--- STORED RECORDS ---
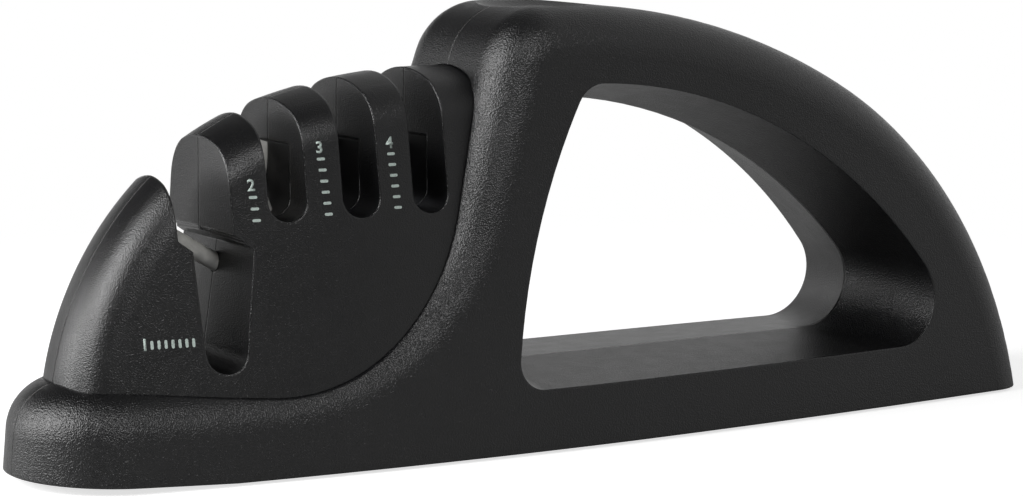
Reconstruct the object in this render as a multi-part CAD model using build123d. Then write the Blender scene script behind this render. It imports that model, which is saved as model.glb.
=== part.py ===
from build123d import *
import os
from math import asin, atan2, cos, degrees, radians, sin, sqrt, tan

os.makedirs("parts", exist_ok=True)

# Pull through knife sharpener. X runs along the object with the nose at minus X,
# minus Y is the near side, plus Z is up. The origin is on the resting plane,
# below the middle of the object. Places of the nose, the head and the pillar are counted
# from the tip of the nose, and those of the handle's rear from the rear end.

# Overall sizes of the case
case_front_reach = 104.7
case_rear_reach = 103.6
case_width = 50.8
case_height = 79.3
case_wall = 2.4
case_draft = 5.0
foot_proud = 0.6
overrun = 6.0
nose_rise = 1.2
nose_rise_reach = 33.0

# Plan of the case at the resting plane: half widths as shares of the whole width, and
# the nose radius as a share of the half width of the nose
widest_place = 6.0
nose_width_share = 0.31299
nose_side_from_nose = 58.7
nose_side_width_share = 0.45866
nose_round_share = 1.14465
rear_side_place = 60.0
rear_side_width_share = 0.46654
rear_plan_overhang = 8.4
rear_width_share = 0.3937

# Side outline of the case
shelf_height = 17.4
lip_start_from_nose = 41.9
lip_radius = 38.0
pillar_lean = 17.5
pillar_top_radius = 13.0
handle_top_radius = 131.6
handle_rear_radius = 84.6
handle_join_angle = 61.0
case_edge_radius = 9.2
thumb_dish_place = 1.5
thumb_dish_diameter = 25.4
thumb_dish_depth = 2.2

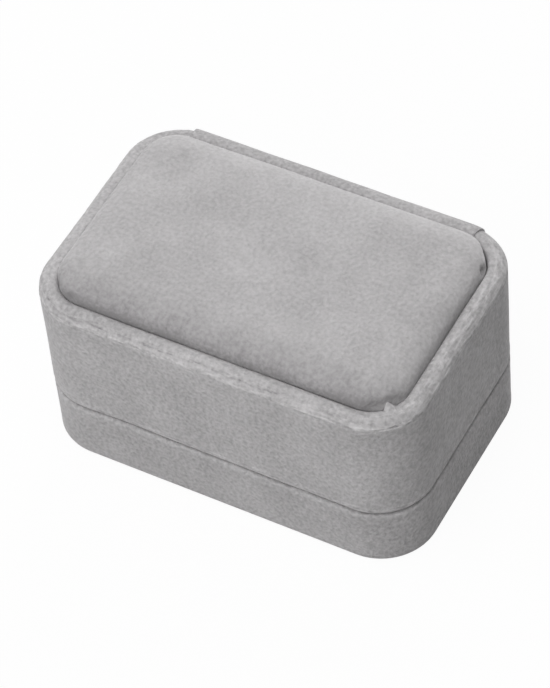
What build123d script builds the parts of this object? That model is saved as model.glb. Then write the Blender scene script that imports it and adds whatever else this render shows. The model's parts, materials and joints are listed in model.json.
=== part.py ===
"""Two-ring presentation box covered in velvet, with a hinged lid. Millimetres, +Z up.

The origin is on the plane that the box stands on, below the middle of its plan.
The front is -Y, and the hinge is along the long side at +Y.
"""

from build123d import *
from math import asin, degrees, radians, tan
import os

# ---- The box, over its velvet ----
BOX_WIDTH = 75.0  # X, left to right
BOX_DEPTH = 49.2  # Y, front to back
CORNER_RADIUS = 10.5  # upright corners, in plan
LEAST_CORNER = 3.0  # the same corners of what lies far inside
SEAM_HEIGHT = 13.25  # the plane where the lid meets the base
LID_HEIGHT = 24.95  # seam to the top of the lid's rim
FOOT_GAP = 0.5  # the velvet's fold stays this far above the table
FOOT_ROUND = 2.0  # soft edge round the underside
RIM_ROUND = 2.1  # soft outer fold of the rim
RIM_INNER_ROUND = 0.4  # inner fold of the rim
SEAM_ROUND = 0.35  # each velvet edge at the seam

# ---- Cloth ----
VELVET = 0.6  # velvet and its glue
STRIP_THICKNESS = 0.45  # hinge strip, pressed flat
STRIP_LENGTH = 57.4  # along the back
STRIP_SHIFT = 0.3  # laid a little to the right of the middle

# ---- Lid ----
LID_WALL = 1.4  # plastic, below the top panel
RIM_WALL = 1.9  # plastic, above the top panel
RIM_DEPTH = 5.0  # rim top down to the sunken panel
TOP_PANEL = 1.6  # plastic under the sunken panel
LID_BOARD = 1.0  # card under the ceiling cushion
LID_PAD_RISE = 1.4  # straight side of the ceiling cushion
LID_PAD_ROLL = 0.9  # its rounded edge
LID_PAD_CROWN = 0.5  # its swell
LID_PAD_GAP = 0.3  # cushion to lined wall

# ---- Cushion in the rim ----
TOP_PAD_GAP = 0.5  # cushion to the rim's velvet, room for the strip's turned end
TOP_BOARD = 1.5
TOP_PAD_SIDE = 5.6  # panel up to where the edge starts to roll
TOP_PAD_ROLL = 2.7  # rounded edge
TOP_PAD_CROWN = 0.7  # swell from the middle of a side to the middle of the cushion
PAD_TUCK = 0.3  # how far a cushion's foot is drawn in
PAD_EASE = 2.0  # a cushion's corners have this much more radius than what it lies in
BOARD_INSET = 0.5  # foam wrapped round a board's edge

# ---- Base ----
BASE_WALL = 2.4
BASE_FLOOR = 1.6
BOTTOM_CARD = 1.9
BOTTOM_COVER = 0.4
BOTTOM_BAND = 5.0  # width of the velvet turned under
BOTTOM_FIT = 0.3  # bottom board to its recess

# ---- Collar that guides the lid ----
COLLAR_CARD = 1.0
COLLAR_VELVET = 0.5  # each face
COLLAR_RISE = 3.5  # above the seam
COLLAR_ROUND = 0.8

# ---- Ring cushion ----
RING_PAD_GAP = 0.3
RING_BOARD = 1.2
RING_PAD_SIDE = 7.6  # tray floor up to where the edge starts to roll
RING_PAD_ROLL = 2.0
RING_PAD_CROWN = 0.9
RING_SLOT_LENGTH = 22.0  # free opening of a slot
RING_SLOT_WIDTH = 1.8
RING_SLOT_DEPTH = 8.0  # below the cushion's top
RING_SLOT_PITCH = 32.0  # middle to middle

# ---- Hinge ----
LID_OPENING = 100.0  # degrees, where the back edges of lid and base meet
EDGE_CLEARANCE = 0.5  # degrees left at each back edge at that angle
HINGE_LENGTH = 30.0
LEAF_HEIGHT = 8.0
LEAF_STEEL = 0.4
BARREL_RADIUS = 0.9
PIN_RADIUS = 0.4
PIN_HEAD_RADIUS = 0.7
PIN_HEAD = 0.4
PIN_SEAT = 0.02  # pin to the base's knuckles
PIN_RUNNING = 0.05  # pin to the lid's knuckles
KNUCKLES = 5  # odd ones on the base, even ones on the lid
KNUCKLE_GAP = 0.2
KNUCKLE_CLEARANCE = 0.35  # round a knuckle that turns
POCKET_CLEARANCE = 0.2  # leaf to its pocket
RIVET_RADIUS = 0.8
RIVET_SEAT = 0.02
RIVET_DROP = 4.6  # seam to a rivet
RIVET_HEAD_RADIUS = 1.4
RIVET_HEAD = 0.4
SPRING_STEEL = 0.3
SPRING_WIDTH = 4.4
SPRING_FOOT = 2.0  # spring below its rivet
SPRING_CLEARANCE = 0.05  # spring to knuckle
SPRING_TOP_GAP = 0.15  # spring end below the seam

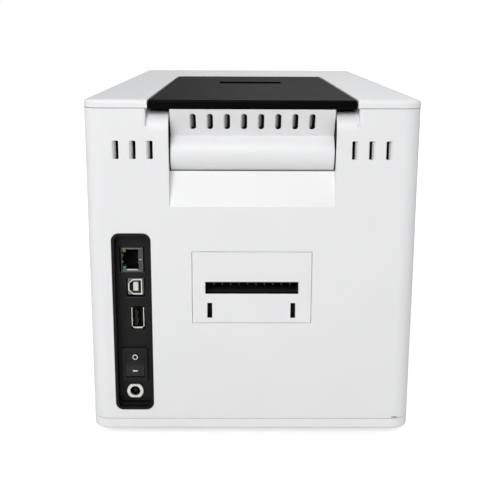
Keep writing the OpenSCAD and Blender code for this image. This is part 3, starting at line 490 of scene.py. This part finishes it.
def mesh_piece(name, bm, look, body, bevel=0.0, smooth=False):
    mesh = bpy.data.meshes.new(name)
    bmesh.ops.recalc_face_normals(bm, faces=bm.faces)
    bm.to_mesh(mesh)
    bm.free()
    piece = bpy.data.objects.new(name, mesh)
    bpy.context.scene.collection.objects.link(piece)
    mesh.materials.append(LOOKS[look])
    if smooth:
        mesh.shade_smooth()
    if bevel:
        mod = piece.modifiers.new("edges", "BEVEL")
        mod.width = bevel * MM
        mod.segments = 2
        mod.limit_method = "ANGLE"
    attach(piece, body)


def add_box(bm, lo, hi):
    lo, hi = Vector(lo) * MM, Vector(hi) * MM
    made = bmesh.ops.create_cube(bm, size=1.0)
    bmesh.ops.scale(bm, vec=hi - lo, verts=made["verts"])
    bmesh.ops.translate(bm, vec=(hi + lo) / 2, verts=made["verts"])


def box_piece(name, boxes, look, body, bevel=0.0):
    """A piece of boxes, each given by its low and its high corner."""
    bm = bmesh.new()
    for lo, hi in boxes:
        add_box(bm, lo, hi)
    mesh_piece(name, bm, look, body, bevel)


def add_loft(bm, rings, closed=False):
    """Skin over rings of points. Closed joins the last ring to the first, else both ends get a cap."""
    rows = [[bm.verts.new(Vector(c) * MM) for c in ring] for ring in rings]
    for a, b in zip(rows, rows[1:] + (rows[:1] if closed else [])):
        for i in range(len(a)):
            j = (i + 1) % len(a)
            bm.faces.new((a[i], a[j], b[j], b[i]))
    if not closed:
        bm.faces.new(rows[0])
        bm.faces.new(rows[-1][::-1])


def add_prism(bm, outline, x0, x1):
    """Prism of a (Y, Z) outline between two X planes."""
    add_loft(bm, [[(x, y, z) for y, z in outline] for x in (x0, x1)])


def arc(y, z, radius, start, end, steps):
    """Points of an arc in the (Y, Z) plane, in degrees from +Y."""
    turns = [math.radians(start + (end - start) * i / steps) for i in range(steps + 1)]
    return [(y + radius * math.cos(a), z + radius * math.sin(a)) for a in turns]


def around(steps):
    """Angles of even steps round a full turn."""
    return [2 * math.pi * k / steps for k in range(steps)]


def add_ring(bm, centre, radius, width, depth, turn):
    """Flat ring of a rectangular section; turn maps its own axis +Z into place."""
    section = [(radius - width, 0), (radius, 0), (radius, depth), (radius - width, depth)]
    add_loft(bm, [[centre + turn @ Vector((r * math.cos(a), r * math.sin(a), z)) for r, z in section]
                  for a in around(40)], closed=True)


def add_coil(bm, x, y, z0, z1, radius, wire, turns, steps=14):
    """Upright coil spring of round wire."""
    rings = []
    for i in range(turns * steps + 1):
        a = 2 * math.pi * i / steps
        out = Vector((math.cos(a), math.sin(a), 0))
        middle = Vector((x, y, z0 + (z1 - z0) * i / (turns * steps))) + out * radius
        rings.append([middle + (out * math.cos(b) + Vector((0, 0, math.sin(b)))) * wire for b in around(5)])
    add_loft(bm, rings)


def add_disc(bm, x, y, z, radius, height):
    """Screw head, a little narrower at one end."""
    made = bmesh.ops.create_cone(bm, cap_ends=True, segments=20, radius1=radius * MM,
                                 radius2=radius * MM * 0.86, depth=height * MM)
    bmesh.ops.translate(bm, vec=Vector((x, y, z)) * MM, verts=made["verts"])


def make_network_parts():
    front = NETWORK_FRONT
    x0, x1, z0, z1 = 72.3, 82.8, 110.7, 124.7
    wall = 0.3
    back, edge = front - 12.8, front - 0.7
    # black inside: contact side, latch side, top, back and bottom
    box_piece("network_socket_lining", [
        ((x0, back, z0), (x0 + wall, edge, z1)),
        ((x1 - wall, back, z0), (x1, edge, z1)),
        ((x0 + wall, back, z1 - wall), (x1 - wall, edge, z1)),
        ((x0 + wall, back, z0), (x1 - wall, back + wall, z1 - wall)),
        ((x0 + wall, back + wall, z0), (x1 - wall, front - 2.6, z0 + wall)),
    ], "socket_black", "chassis")
    contacts = [(z0 + z1) / 2 + (k - 3.5) * 1.02 for k in range(8)]
    box_piece("network_contacts", [
        ((x0 + wall, back + 1.5, z - 0.18), (x0 + wall + 0.5, front - 4, z + 0.18)) for z in contacts
    ], "gold", "chassis")
    # two lamps in the corners beside the latch channel
    for name, look, low, high in (("link_lamp", "lamp_a", 122.6, 124.9),
                                  ("activity_lamp", "lamp_b", 110.7, 113.2)):
        box_piece(name, [((80.5, front - 6, low), (82.6, front - 0.3, high))],
                  look, "chassis", bevel=0.2)
    # spring fingers of the shield: two in the latch channel, and one tab beside the contacts
    fingers = [((82.3, front - 2.4, z - 0.45), (82.75, front - 0.35, z + 0.45)) for z in (116.2, 120.4)]
    fingers.append(((70.6, front - 0.05, 117.5), (72.0, front + 0.12, 118.1)))
    box_piece("network_shield_fingers", fingers, "plated", "chassis", bevel=0.1)
    box_piece("network_socket_tray", [((72.8, front - 2.5, 110.75), (80.0, front - 0.3, 111.3))],
              "bright", "chassis", bevel=0.1)
    face = front + 0.04
    box_piece("network_socket_side", [((69.9, front - 0.5, 110.5), (72.25, face, 125.0))],
              "side_grey", "chassis")
    box_piece("network_socket_edge", [((82.82, front - 0.5, 110.2), (83.55, face, 125.3))],
              "chip", "chassis")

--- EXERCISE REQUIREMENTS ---
Keep both end lines and retype everything in the records above from the line containing "Keep writing the" through the line containing "mesh_piece(name, bm, look, body, bevel)", exactly, with nothing else.

--- REPLY TO THE EXERCISE ---
Keep writing the OpenSCAD and Blender code for this image. This is part 3, starting at line 490 of scene.py. This part finishes it.
def mesh_piece(name, bm, look, body, bevel=0.0, smooth=False):
    mesh = bpy.data.meshes.new(name)
    bmesh.ops.recalc_face_normals(bm, faces=bm.faces)
    bm.to_mesh(mesh)
    bm.free()
    piece = bpy.data.objects.new(name, mesh)
    bpy.context.scene.collection.objects.link(piece)
    mesh.materials.append(LOOKS[look])
    if smooth:
        mesh.shade_smooth()
    if bevel:
        mod = piece.modifiers.new("edges", "BEVEL")
        mod.width = bevel * MM
        mod.segments = 2
        mod.limit_method = "ANGLE"
    attach(piece, body)


def add_box(bm, lo, hi):
    lo, hi = Vector(lo) * MM, Vector(hi) * MM
    made = bmesh.ops.create_cube(bm, size=1.0)
    bmesh.ops.scale(bm, vec=hi - lo, verts=made["verts"])
    bmesh.ops.translate(bm, vec=(hi + lo) / 2, verts=made["verts"])


def box_piece(name, boxes, look, body, bevel=0.0):
    """A piece of boxes, each given by its low and its high corner."""
    bm = bmesh.new()
    for lo, hi in boxes:
        add_box(bm, lo, hi)
    mesh_piece(name, bm, look, body, bevel)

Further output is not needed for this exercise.